The other telling reason for discrepancy in the story, particularly in some scholarly publications, is the impact of the information provided by the progressive identification of the service of Aboriginal men. An idea of the advances made in these numbers can be gained by referring to updates on this blog. These expanded numbers can radically affect and alter interpretations and analyses with the result that early conclusions reached based on limited numbers now cannot be sustained.
Overall the picture which emerges differs from that portrayed in popular writing and in a number of cases in scholarly works, which with some honourable exceptions can be guilty of at least one of these generalisations and sometimes more.
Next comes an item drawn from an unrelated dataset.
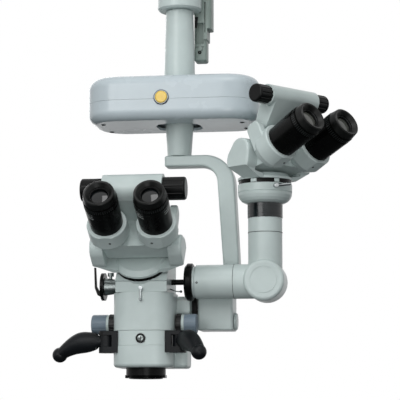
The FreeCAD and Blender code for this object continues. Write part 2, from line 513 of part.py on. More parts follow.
pin = V(AXIS_X + HEAD_HALF_X + 9, HEAD_FRONT + 16, HANDLE_PIVOT_Z - 3)
hub = block((AXIS_X + 32, pin.x + HUB_R), (pin.y - HUB_HALF, pin.y + HUB_HALF), (HANDLE_PIVOT_Z - HUB_DROP, HEAD_BOTTOM - 0.6))
hub = hub.makeFillet(HUB_R - 0.5, [e for e in hub.Edges if abs(e.tangentAt(e.FirstParameter).z) > 0.99 and e.BoundBox.XMin > pin.x])
hub = hub.cut(head_case(pin.z - 50, pin.z + 50))
fork_z = (pin.z - FORK_HALF, pin.z + FORK_HALF)
hub = hub.cut(block((pin.x - KNUCKLE_R - 0.5, pin.x + 20), (pin.y - 20, pin.y + 20), fork_z))
hub = hub.fuse(cylinder(3, V(pin.x, pin.y, fork_z[0] - 1), V(pin.x, pin.y, fork_z[1] + 1)))
right_hub = [s for s in hub.removeSplitter().Solids if s.Volume > 500]
hubs = Part.makeCompound(right_hub + [mirror_x(s) for s in right_hub])
save("handle_hubs", hubs)


def grip(yaw):
    """Moulded grip that leaves the pin outward: knuckle, waist, palm swell and rounded tip."""
    sections = []
    for along, rise, half_w, half_h in GRIP_STATIONS:
        ellipse = Part.Ellipse(ORIGIN, half_h, half_w)
        wire = Part.Wire(ellipse.toShape())
        flat = FreeCAD.Rotation(Z_AXIS, 90)
        upright = FreeCAD.Rotation(V(0, 1, 0), V(0, 0, 1), V(1, 0, 0), "ZXY")
        wire.Placement = FreeCAD.Placement(V(along, 0, rise), upright.multiply(flat))
        sections.append(wire)
    body = Part.makeLoft(sections, True)
    tip_at, tip_rise, tip_w, tip_h = GRIP_STATIONS[-1]
    tip = Part.makeSphere(tip_h + 0.3, V(tip_at - 0.5, 0, tip_rise))
    knuckle = cylinder(KNUCKLE_R, V(0, 0, -KNUCKLE_HALF), V(0, 0, KNUCKLE_HALF))
    reach = HUB_R + 5
    body = body.fuse(tip)
    for z in ((KNUCKLE_HALF - 0.1, 30), (-30, -KNUCKLE_HALF + 0.1)):
        body = body.cut(cylinder(reach, V(0, 0, z[0]), V(0, 0, z[1])))
    solid = body.fuse(knuckle).cut(cylinder(3 + SLIDE_GAP, V(0, 0, -20), V(0, 0, 20)))
    solid.rotate(ORIGIN, Z_AXIS, yaw)
    solid.translate(pin)
    return solid


save("right_handle", grip(RIGHT_GRIP_YAW))
save("left_handle", mirror_x(grip(LEFT_GRIP_YAW)))

# Beam splitter: case on top of the zoom body whose sloping top carries the binocular
main_axis = V(0, -math.sin(math.radians(MAIN_LEAN)), math.cos(math.radians(MAIN_LEAN)))
main_along = V(0, -math.cos(math.radians(MAIN_LEAN)), -math.sin(math.radians(MAIN_LEAN)))
low = MAIN_SEAT + main_along * (FLARE_R - 3)
high = MAIN_SEAT - main_along * (FLARE_R - 3)
splitter = side_profile([(HEAD_FRONT + 2.5, HEAD_TOP + SEAM_GAP), (low.y + 2, low.z - 1), (low.y, low.z), (high.y, high.z),
                         (high.y + 16, high.z - 6), (HEAD_BACK - 4, high.z - 22), (HEAD_BACK - 4, HEAD_TOP + SEAM_GAP)],
                        (AXIS_X - SPLITTER_HALF, AXIS_X + SPLITTER_HALF))
splitter = splitter.fuse(cylinder(FLARE_R - 1, MAIN_SEAT - main_axis * 10, MAIN_SEAT))
trim = cylinder(80, MAIN_SEAT, MAIN_SEAT + main_axis * 50)
splitter = splitter.cut(trim).cut(cylinder(14, MAIN_SEAT - main_axis * 22, MAIN_SEAT + main_axis))
save("beam_splitter", splitter.removeSplitter())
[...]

While many of the errors relate to a misapprehension of the source of the undoubted disadvantages experienced by Aboriginal men – the misapprehension itself reaffirms the existence of the racist society Aboriginal men served in and returned to.
However it can’t be empathised enough that attempting to set the record straight as in the forgoing commentary in no way diminishes Aboriginal service or negates the fact that it took place in the face of discrimination and an all-enveloping prejudiced society. What is clear, from examination of their records and related documents, is that despite the racist society they grew up in and continued to endure (as did their families) both before, during and then post-war, Aboriginal men volunteered freely to fight for their country in an horrendous conflict and did so with distinction, gallantry, personal physical and emotional injury and loss of life. It is fitting on Anzac day to reflect on this and to commemorate them and to celebrate the fact that their service is at last acknowledged.
Philippa Scarlett
25 April 2024
Congratulations Philippa – an excellent summation.